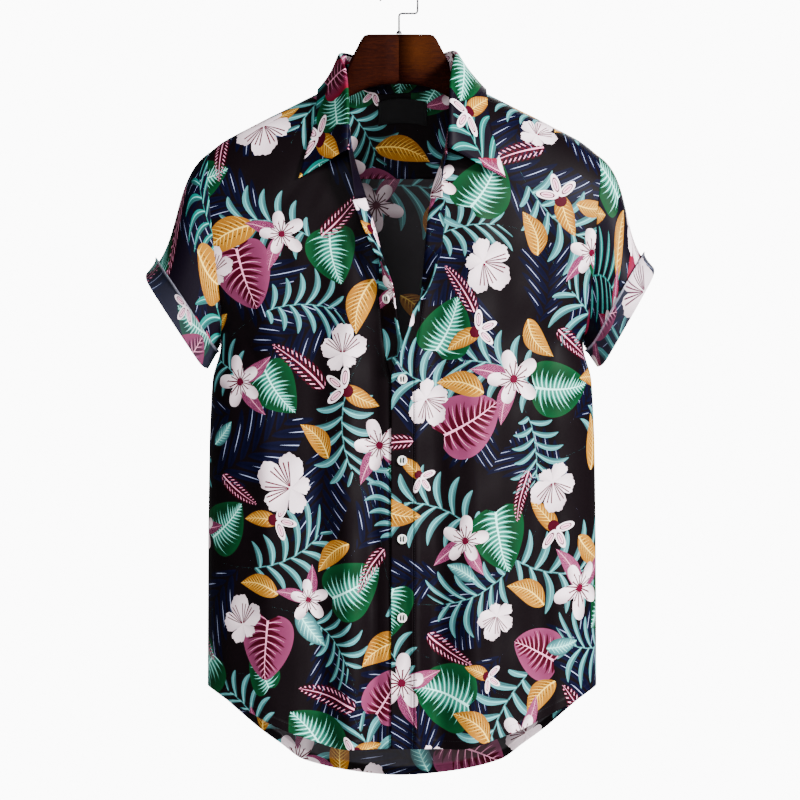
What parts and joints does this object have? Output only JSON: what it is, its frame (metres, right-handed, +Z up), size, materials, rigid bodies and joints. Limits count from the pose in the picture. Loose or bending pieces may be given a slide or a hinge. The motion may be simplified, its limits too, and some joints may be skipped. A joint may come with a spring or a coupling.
{
  "type": "hawaiian shirt on hanger",
  "caption": "Short-sleeved printed hawaiian shirt with an open turn-down collar and turned-up cuffs, hanging on a dark wooden hanger.",
  "frame": {"origin": "inner top of the hanger's hook, where a rail carries it", "axes": "+Z up, -Y out of the shirt's front, +X towards the wearer's left"},
  "size_m": [0.5671, 0.1916, 0.8911],
  "materials": {
    "printed_cloth": "matt cotton print of leaves and flowers on near-black",
    "cloth_wrong_side": "the print's paler wrong side, on the turned-up cuffs",
    "button_white": "gloss",
    "woven_label": "black satin weave",
    "walnut": "dark lacquer",
    "dark_steel": "drawn wire"
  },
  "bodies": {
    "root": {"front_left": "printed_cloth", "front_right": "printed_cloth", "front_band_left": "printed_cloth", "front_band_right": "printed_cloth", "back": "printed_cloth", "yoke": "printed_cloth", "collar_stand": "printed_cloth", "collar_leaf": "printed_cloth", "sleeve_left": "printed_cloth", "sleeve_right": "printed_cloth", "cuff_left": "cloth_wrong_side", "cuff_right": "cloth_wrong_side", "button_1": "button_white", "button_2": "button_white", "button_3": "button_white", "button_4": "button_white", "button_5": "button_white", "neck_label": "woven_label", "hanger_half_left": "walnut", "hanger_half_right": "walnut", "hanger_hook": "dark_steel", "hook_ferrule": "dark_steel"}
  },
  "joints": []
}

☆ ☆ ☆

Requirements>
Which lines of the data include "materials"? Copy each of them.

Answer for the task>
What parts and joints does this object have? Output only JSON: what it is, its frame (metres, right-handed, +Z up), size, materials, rigid bodies and joints. Limits count from the pose in the picture. Loose or bending pieces may be given a slide or a hinge. The motion may be simplified, its limits too, and some joints may be skipped. A joint may come with a spring or a coupling.
  "materials": {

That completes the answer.